Look, this is not complicated: There is a proof in the case of three angles. There is no proof in the case of a single angle. That's all there is to it.

 

[stevendaryl]

If you think your locally causal magic trick explanation is really plausible, then it can just the same disprove any other non-local correlation for any other angle or combination of angles.

That's just not true. It works for one angle, but not for a combination of angles.

Let's take the photon EPR case with three angles:
$\theta=0, \theta = 60, \theta = 120$

A local deterministic hidden variables model would have a parameter $\lambda$ that would take on 8 different values:

$\lambda_{+++}$
$\lambda_{++-}$
$\lambda_{+-+}$
$\lambda_{-++}$
$\lambda_{+--}$
$\lambda_{-+-}$
$\lambda_{--+}$
$\lambda_{---}$

If the hidden variable $\lambda$ had value $\lambda_{+++}$, then the photon will pass through a filter oriented at $\theta = 0, \theta = 60, \theta =$. If it had value $\lambda_{++-}$, then the photon will pas through a filter oriented at $\theta = 0, \theta = 60$ but would be blocked by a filter at $\theta = 120$. Etc.

We can prove that there does not exist 8 probabilities
$P_{+++}, P_{++-}, ...$ (where $P_{+++}$ is the probability that $\lambda$ has value $\lambda_{+++}$, etc.) such that this sort of local realistic theory reproduces the predictions of QM.
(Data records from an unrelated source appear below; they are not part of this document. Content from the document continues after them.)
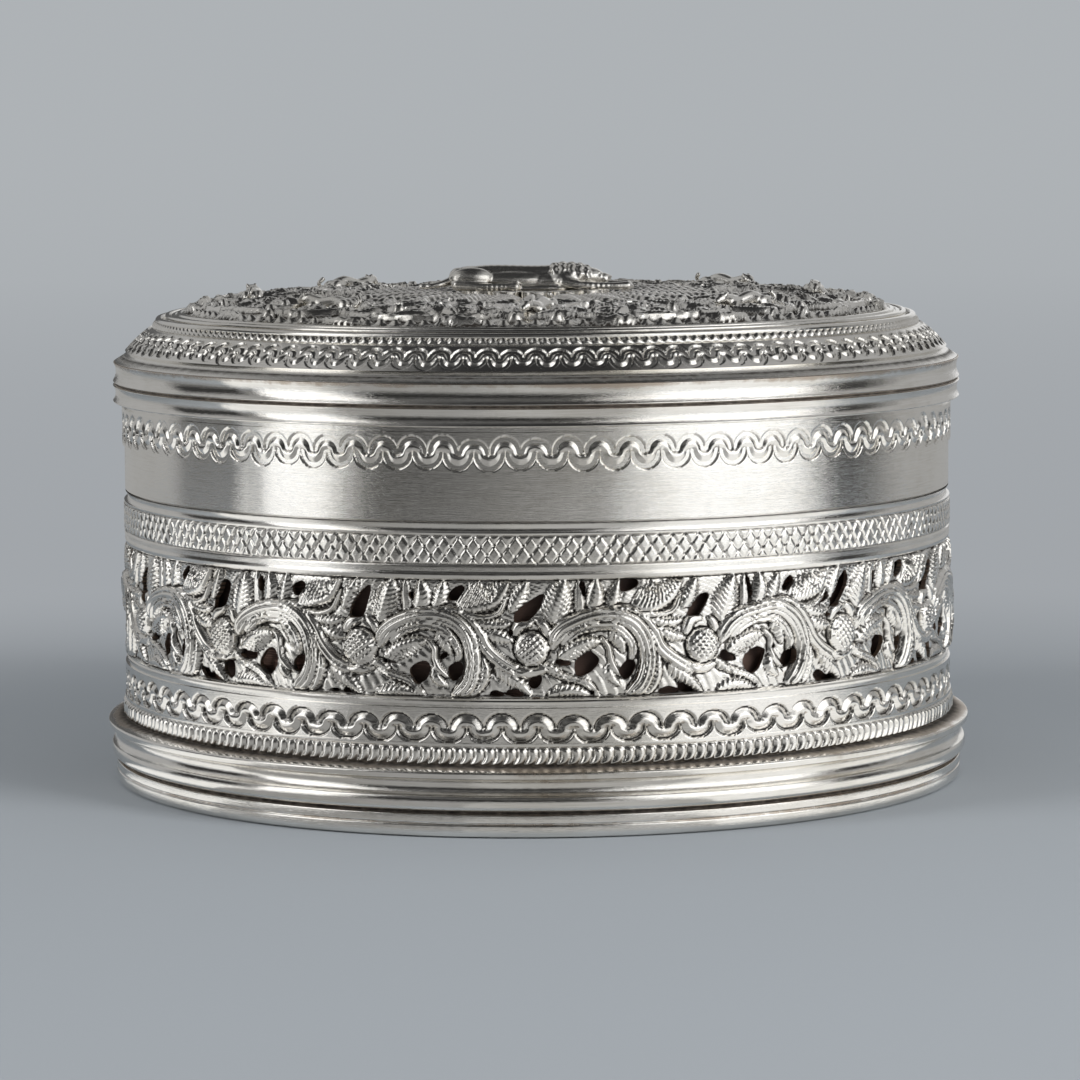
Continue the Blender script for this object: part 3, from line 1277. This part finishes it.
petals.height -= 0.2 * groove((petal_ribs + 0.5) % 1 - 0.5, 0.2) * (petal_share < 0.95)
between = np.hypot((np.abs(petal_x) - 0.5) * petal_pitch, (petal_up - 0.13) * PETAL_LONG)
petals.height += 0.8 * np.exp(-(between / BOSS_HALF) ** 4)
dome_ring("dome_petals", petal_middle, petals)


# %% [markdown]
# Beasts and the finial
#
# Eight little beasts run round the dome, and a lion lies on a petalled plate at the top with
# its head to the right. They were cast or punched up high and are rubbed smooth, so each is
# made as in wax: balls are set where the flesh is, melted into one skin by a voxel remesh
# and smoothed. Sculpting would need a hand on the mouse, and a subdivided box looks hard.

# %% Balls along a line
def limb(points, widths, steps=6):
    """Return balls along a smooth line whose half widths change from end to end."""
    line = smooth_line(points, steps)
    share = np.linspace(0, 1, len(line))
    sizes = np.interp(share, np.linspace(0, 1, len(widths)), widths)
    return [(tuple(place), (size, size, size)) for place, size in zip(line, sizes)]


def both_sides(balls):
    """Return balls and the same again on the other side."""
    return balls + [((x, -y, z), size) for (x, y, z), size in balls]


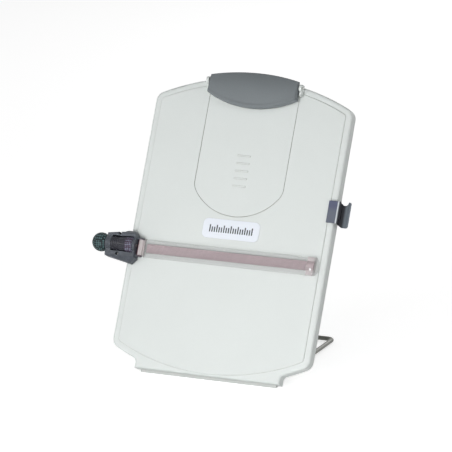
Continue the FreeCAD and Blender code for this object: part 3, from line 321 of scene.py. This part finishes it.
def moulded(name, colour, edge, roughness, drift, wear_and_shading, grain=0.0005, relief=0.00005,
            radius=0.0003, patch=0.07, specular=0.5, metallic=0.0, stretch=EVEN):
    """Moulded or drawn stock with slow colour drift, fine speckle, coloured edges and a grain.

    edge is the colour laid on edges: wear on most materials, darker edges on the board and a
    painted highlight on the dark housing, carriage and drum. drift and the share of edge colour are
    shares, and grain, relief, radius and patch are metres.
    """
    material, tree, shader = new_material(name)
    slow = ranged(tree, noise(tree, patch, 3.0), 0.0, 1.0)
    body = mixed(tree, slow, scaled(colour, 1 - drift), scaled(colour, 1 + drift))
    speck = ranged(tree, noise(tree, grain * SPECK_SIZE, 2.0, stretch), 0.0, 0.5)
    normal, mask = rounding(tree, radius)
    patchy = ranged(tree, noise(tree, WEAR_AND_SHADING_PATCH, 4.0), WEAR_AND_SHADING_LEAST, 1.0)
    # Edge colour: wear, and on the dark housing, carriage and drum a painted highlight
    wear_and_shading_mask = times(tree, times(tree, mask, patchy), wear_and_shading)
    layered(tree, shader, body, ((speck, scaled(colour, 1 - SPECK_DEPTH * drift)), (wear_and_shading_mask, edge)))
    sheen = ranged(tree, noise(tree, SHEEN_PATCH, 4.0, stretch), roughness - SHEEN_DOWN,
                   roughness + SHEEN_UP)
    tree.links.new(sheen, shader.inputs["Roughness"])
    bump(tree, shader, noise(tree, grain, 3.0, stretch), relief, GRAIN_STRENGTH, normal)
    shader.inputs["Metallic"].default_value = metallic
    shader.inputs["Specular IOR Level"].default_value = specular
    return material


def clear_acrylic():
    """Clear moulding that greys what lies behind it, with flow lines, a pale knuckle and cap, a
    painted dark red edge for the rose tint seen through it and a painted highlight on the cap.
    """
    material, tree, shader = new_material("clear_acrylic")
    flow = ranged(tree, noise(tree, FLOW_SIZE, 3.0, ALONG_X), 0.0, 1.0)
    body = mixed(tree, flow, paint(128, 129, 129), paint(142, 142, 142))
    knuckle = across(tree, BEFORE, BAR_COLLAR, BAND_SOFT)
    # Dark red painted at the bar's start: the rose tint seen through the clear acrylic
    red_edge = across(tree, BEFORE, BAR_RED_EDGE, LINE_SOFT)
    cap = across(tree, *BAR_CAP, BAND_SOFT)
    rib = across(tree, *BAR_RIB, LINE_SOFT)
    # A painted highlight on the end cap
    glint = times(tree, across(tree, *BAR_GLINT, GLINT_SOFT),
                  across(tree, *GLINT_HIGH, GLINT_HIGH_SOFT, "Z"))
    layered(tree, shader, body, (
        (knuckle, paint(196, 188, 188)),
        (red_edge, paint(122, 70, 84)),
        (cap, paint(196, 184, 186)),
        (rib, paint(124, 112, 112)),
        (glint, paint(250, 250, 250)),
    ))
    smears = ranged(tree, noise(tree, SMEAR_SIZE, 5.0), *CLEAR_ROUGHNESS)
    tree.links.new(smears, shader.inputs["Roughness"])
    normal, mask = rounding(tree, CLEAR_ROUND)
    alpha = ranged(tree, mask, FACE_ALPHA, EDGE_ALPHA, 0.0, 1.0)
    alpha = larger(tree, alpha, times(tree, knuckle, COLLAR_ALPHA))
    alpha = larger(tree, alpha, times(tree, larger(tree, cap, rib), CAP_ALPHA))
    tree.links.new(larger(tree, alpha, glint), shader.inputs["Alpha"])
    waves = noise(tree, WAVE_SIZE, 2.0, ALONG_X)
    bump(tree, shader, waves, WAVE_DEPTH, WAVE_STRENGTH, normal)
    return material


def dimpled(name, colour, light, pitch, size, disorder):
    """Dark rubber with lighter spots, a painted highlight on its raised bits."""
    material = moulded(name, colour, light, roughness=0.55, drift=0.12, wear_and_shading=0.4, grain=0.0004,
                       relief=0.00006, specular=0.25)
    tree, shader, base = base_of(material)
    # Lighter spots: a painted highlight on the raised bits of the knob and roller
    layered(tree, shader, base, ((spots(tree, pitch, size, disorder), light),))
    return material


def board_plastic():
    """Pale moulding with painted grey shade in its corners and slots."""
    material = moulded("board_plastic", paint(220, 225, 223), paint(178, 177, 170), roughness=0.5,
                       drift=0.012, wear_and_shading=0.7, grain=0.0007, radius=0.0006, specular=0.3)
    tree, shader, base = base_of(material)
    # Grey painted shade where corners and slots close in
    body = mixed(tree, open_places(tree), paint(150, 150, 142), base)
    tree.links.new(body, shader.inputs["Base Color"])
    return material


def carriage_plastic():
    """Housing plastic with dark red painted on the bearing wall beside the bar, standing in for
    the bar's rose tint seen through its clear acrylic.
    """
    # The pale edge colour here is a painted highlight on the carriage's edges
    material = moulded("carriage_plastic", paint(74, 79, 87), paint(150, 158, 165),
                       roughness=0.42, drift=0.26, wear_and_shading=0.9, radius=0.0006, patch=0.005,
                       specular=0.4)
    tree, shader, base = base_of(material)
    wall = times(tree, across(tree, CARRIAGE_WALL, PAST),
                 across(tree, *WALL_HIGH, WALL_HIGH_SOFT, "Z"))
    # Dark red painted on the bearing wall: the rose tint seen through the clear bar
    layered(tree, shader, base, ((wall, paint(92, 54, 66)),))
    return material


def jaw_plastic():
    """Slate tab with a painted highlight on its bend and a painted darker, bluer shade on its top,
    and a lever with painted shade in its hollow.
    """
    material = moulded("jaw_plastic", paint(98, 104, 117), paint(124, 130, 142), roughness=0.5,
                       drift=0.06, wear_and_shading=0.2, relief=0.00004, specular=0.3)
    tree, shader, base = base_of(material)
    layered(tree, shader, base, (
        # Painted shade: the tab's darker, bluer top
        (across(tree, JAW_TOP, PAST, JAW_TOP_SOFT, "Z"), paint(84, 88, 112)),
        (across(tree, JAW_HOLLOW, PAST), paint(104, 112, 120)),
        # Painted shade in the lever's hollow
        (across(tree, JAW_HOLLOW, JAW_LIP, JAW_LIP_SOFT), paint(22, 24, 31)),
        # Painted highlight on the bend
        (across(tree, JAW_BEND, JAW_HOLLOW, JAW_BEND_SOFT), paint(206, 211, 214)),
    ))
    return material


# Materials of the record's slots
MATERIALS = {
    "board": board_plastic(),
    "label": moulded("label_film", paint(228, 233, 241), paint(236, 240, 246), roughness=0.35,
                     drift=0.01, wear_and_shading=0.1, grain=0.002, relief=0.00001),
    "clip": moulded("clip_plastic", paint(118, 124, 127), paint(140, 145, 148), roughness=0.52,
                    drift=0.05, wear_and_shading=0.4, relief=0.00003, specular=0.25),
    "rubber": moulded("rubber", paint(58, 59, 60), paint(92, 93, 94), roughness=0.75,
                      drift=0.08, wear_and_shading=0.3, grain=0.0004, relief=0.00006, specular=0.3),
    "steel": moulded("drawn_steel", paint(186, 186, 183), paint(214, 214, 212), roughness=0.3,
                     drift=0.06, wear_and_shading=0.3, grain=0.0003, relief=0.00001, metallic=1.0,
                     stretch=ALONG_Y),
    "spring": moulded("spring_steel", paint(160, 160, 160), paint(200, 200, 200),
                      roughness=0.25, drift=0.08, wear_and_shading=0.2, grain=0.0003, relief=0.00001,
                      metallic=1.0),
    # The housing's pale edge colour is a painted highlight on its edges
    "housing": moulded("housing_plastic", paint(74, 79, 87), paint(140, 147, 154),
                       roughness=0.45, drift=0.1, wear_and_shading=0.7, radius=0.0006, specular=0.35),
    "knob": dimpled("knob_rubber", paint(19, 29, 32), paint(80, 106, 108), pitch=0.0025,
                    size=0.52, disorder=0.2),
    "clear": clear_acrylic(),
    "tint": moulded("rose_film", paint(242, 221, 226), paint(246, 228, 232), roughness=0.5,
                    drift=0.03, wear_and_shading=0.1, grain=0.0008, relief=0.00001, specular=0.2,
                    stretch=ALONG_X),
    "wire": moulded("coated_wire", paint(112, 113, 107), paint(160, 161, 156), roughness=0.42,
                    drift=0.08, wear_and_shading=0.3, grain=0.0006, relief=0.00003, metallic=0.3),
    "nylon": moulded("nylon", paint(226, 225, 216), paint(236, 235, 228), roughness=0.5,
                     drift=0.02, wear_and_shading=0.2, relief=0.00003),
}

# Materials of single nodes that differ from their slot's
OWN_MATERIALS = {
    "carriage_housing": carriage_plastic(),
    # The drum's pale edge colour is a painted highlight on its ridges and flutes
    "drum": moulded("drum_plastic", paint(30, 31, 41), paint(134, 134, 148), roughness=0.36,
                    drift=0.2, wear_and_shading=0.9, radius=0.0004, patch=0.004, specular=0.4),
    "drive_roller": dimpled("roller_rubber", paint(66, 50, 66), paint(128, 132, 150),
                            pitch=0.0022, size=0.50, disorder=0.1),
    "foot_strip": moulded("strip_rubber", paint(196, 198, 196), paint(208, 210, 208),
                          roughness=0.7, drift=0.05, wear_and_shading=0.3, grain=0.0004, relief=0.00006,
                          specular=0.3),
    "side_clip_jaw": jaw_plastic(),
}


def dress_nodes():
    """Give each CAD node its own material, or that of its slot in the record."""
    for name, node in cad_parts.items():
        for slot in node.material_slots:
            slot.material = OWN_MATERIALS.get(name, MATERIALS[slot.material.name.split(".")[0]])


def bar_mesh(name, boxes, material):
    """One mesh of bevelled bars, each given by opposite corners in the board's frame."""
    mesh = bpy.data.meshes.new(name)
    build = bmesh.new()
    for low, high in boxes:
        made = bmesh.ops.create_cube(build, size=1.0)["verts"]
        for vertex in made:
            place = [low[i] + (vertex.co[i] + 0.5) * (high[i] - low[i]) for i in range(3)]
            vertex.co = on_board(*place)
    bmesh.ops.bevel(build, geom=build.edges[:], offset=INK_ROUND, segments=2, affect="EDGES")
    build.to_mesh(mesh)
    build.free()
    piece = bpy.data.objects.new(name, mesh)
    bpy.context.scene.collection.objects.link(piece)
    mesh.materials.append(material)
    return piece


def make_label_scale():
    """Plain printed scale on the label."""
    colour = paint(52, 56, 58)
    ink = moulded("printing_ink", colour, scaled(colour, INK_EDGE), roughness=0.5, drift=0.1,
                  wear_and_shading=0.1, grain=0.0004, relief=0.00001)
    boxes = []
    low = LABEL_Z - SCALE_LONG / 2
    for index in range(SCALE_STEPS + 1):
        x = (index - SCALE_STEPS / 2) * SCALE_PITCH
        rise = SCALE_SHORT if index % SCALE_EVERY else SCALE_LONG
        boxes.append(((x - SCALE_MARK / 2, LABEL_FACE - INK_PROUD, low),
                      (x + SCALE_MARK / 2, LABEL_FACE + INK_SUNK, low + rise)))
    piece = bar_mesh("label_scale", boxes, ink)
    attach(piece, "board")


def camera_axes():
    """Directions forwards, to the right and upwards from the camera."""
    azimuth = math.radians(AZIMUTH)
    elevation = math.radians(ELEVATION)
    level = math.cos(elevation)
    forward = Vector((-math.sin(azimuth) * level, math.cos(azimuth) * level, -math.sin(elevation)))
    right = Vector((math.cos(azimuth), math.sin(azimuth), 0))
    return forward, right, right.cross(forward)


def make_camera():
    """Camera of the photograph."""
    forward, right, up = camera_axes()
    aim = TARGET - right * AIM_LEFT + up * AIM_UP
    data = bpy.data.cameras.new("camera")
    data.lens = LENS
    data.sensor_width = SENSOR
    data.clip_start = CLIP_NEAR
    data.clip_end = CLIP_FAR
    camera = bpy.data.objects.new("camera", data)
    bpy.context.scene.collection.objects.link(camera)
    camera.location = aim - forward * DISTANCE
    camera.rotation_mode = "QUATERNION"
    camera.rotation_quaternion = forward.to_track_quat("-Z", "Y")
    bpy.context.scene.camera = camera


def seen_directly(tree):
    """1 for camera, glossy and transmission rays."""
    path = tree.nodes.new("ShaderNodeLightPath")
    total = path.outputs["Is Camera Ray"]
    for name in ("Is Glossy Ray", "Is Transmission Ray"):
        total = larger(tree, total, path.outputs[name])
    return total


def make_world():
    """White where it is seen, and dimmer as a light."""
    world = bpy.data.worlds.new("studio")
    world.use_nodes = True
    tree = world.node_tree
    tree.nodes.clear()
    ambient = tree.nodes.new("ShaderNodeBackground")
    ambient.inputs["Strength"].default_value = AMBIENT
    backdrop = tree.nodes.new("ShaderNodeBackground")
    backdrop.inputs["Strength"].default_value = BACKDROP
    for node in (ambient, backdrop):
        node.inputs["Color"].default_value = (1, 1, 1, 1)
    mix = tree.nodes.new("ShaderNodeMixShader")
    output = tree.nodes.new("ShaderNodeOutputWorld")
    tree.links.new(seen_directly(tree), mix.inputs[0])
    tree.links.new(ambient.outputs[0], mix.inputs[1])
    tree.links.new(backdrop.outputs[0], mix.inputs[2])
    tree.links.new(mix.outputs[0], output.inputs["Surface"])
    bpy.context.scene.world = world


def make_floor():
    """Pale floor that shows white and keeps a soft shadow."""
    mesh = bpy.data.meshes.new("floor")
    half = FLOOR_HALF
    mesh.from_pydata([(-half, -half, 0), (half, -half, 0), (half, half, 0), (-half, half, 0)],
                     [], [(0, 1, 2, 3)])
    floor = bpy.data.objects.new("floor", mesh)
    bpy.context.scene.collection.objects.link(floor)
    material = bpy.data.materials.new("pale_floor")
    material.use_nodes = True
    tree = material.node_tree
    tree.nodes.clear()
    diffuse = tree.nodes.new("ShaderNodeBsdfDiffuse")
    diffuse.inputs["Color"].default_value = (FLOOR_COLOUR, FLOOR_COLOUR, FLOOR_COLOUR, 1)
    glow = tree.nodes.new("ShaderNodeEmission")
    level = times(tree, seen_directly(tree), FLOOR_LIFT)
    tree.links.new(level, glow.inputs["Strength"])
    both = tree.nodes.new("ShaderNodeAddShader")
    output = tree.nodes.new("ShaderNodeOutputMaterial")
    tree.links.new(diffuse.outputs[0], both.inputs[0])
    tree.links.new(glow.outputs[0], both.inputs[1])
    tree.links.new(both.outputs[0], output.inputs["Surface"])
    mesh.materials.append(material)


def make_lamp(name, place, size, energy):
    """Square soft box aimed at the middle of the board."""
    data = bpy.data.lights.new(name, "AREA")
    data.shape = "SQUARE"
    data.size = size
    data.energy = energy
    lamp = bpy.data.objects.new(name, data)
    bpy.context.scene.collection.objects.link(lamp)
    lamp.location = place
    aim = TARGET - Vector(place)
    lamp.rotation_mode = "QUATERNION"
    lamp.rotation_quaternion = aim.to_track_quat("-Z", "Y")


dress_nodes()
make_label_scale()
make_camera()
make_world()
make_floor()
for lamp in LAMPS:
    make_lamp(*lamp)
bpy.context.scene.view_settings.view_transform = "Standard"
Now, if we only have a single angle, $\theta=0$, then the predictions of QM are that
50% of the time, the photon passes, and 50% of the time, it is blocked. It's EASY to come up with a local realistic model for this case. In this case, there are two possible values for $\lambda$:

$\lambda_{+}$
$\lambda_{-}$

The probabilities for these two values are:

$P_{+} = 50%, P_{-} = 50%$

That trivial model reproduces the QM predictions for a single angle.